OK. Are there any practical uses of definite integrals in a complex hypersurface?

Sure. Contour integrals in complex analysis are very useful.

Here are some applications:

• Finding out which function $F:\mathbb{C}\rightarrow \mathbb{C}$ are the complex derivative of another function.
• Proving that any complex differentiable function is in fact infinitely many times differentiable.
• Calculating real integrals which are otherwise very hard to calcuate.
• Proving the fundamental theorem of the algebra.

I know that only (3) would be interesting to a physicist, and maybe (1) as well. But if you want to know physical applications or interpretations of the contour integral, then I'm not the person for that (since I know no physics).

 

[algebrat]

Thanks, all that makes sense. But if you are integrating from $\mathbb{C}\to\mathbb{C}$, or $\mathbb{R}^2\to\mathbb{R}^2$ what exactly does integration give you? I see that for $\mathbb{R}^2\to\mathbb{R}$ or vice versa, you are working in 3 dimensions and you still get an area. What would you get if you did the same thing in 4 dimensions? For example, what would: $$\int_{1+i}^{2-3i} z^2+2iz+3-5i \space dz$$ give me? (I mean in terms of area/volume, not the actual answer)

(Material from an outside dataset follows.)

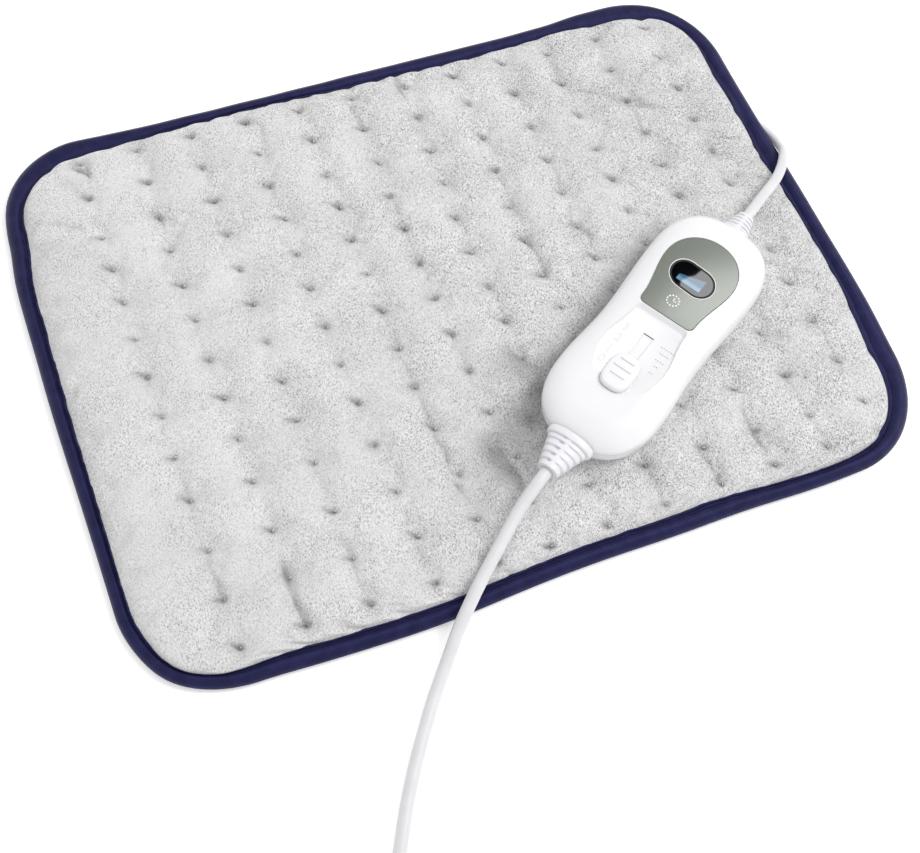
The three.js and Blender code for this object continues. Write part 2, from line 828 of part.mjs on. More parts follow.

I like to see the subject of complex analysis as having two applications (at least that you can learn about fairly early on, there's more, but then I'd have to charge you (JK, I don't know more, it's above my paygrade)).

One is, it helps to do some difficult one-d integrals, the subject of contour integrals is a technique to solve 1-d integrals, by calling upon the complex plane.

The second application, is to 2-d slices of physical problems, like electricity and magnetism, or fluid dynamics. This is not arbitrary, the physical problems have to be of a certain type, obeying (approximately?) certain partial differential equations.

Now, as far as an area or volume for integrating f(z)dz, you might think of these as vector fields, f(z)=(s(x,y),t(x,y)), and dz=(dx,dy). Then f(z)dz is a strange product, sort of like a cross product (I'll be embarassed if that's actually what it is).

Oops, micromass already said some of this, I'm just rambling, oh well.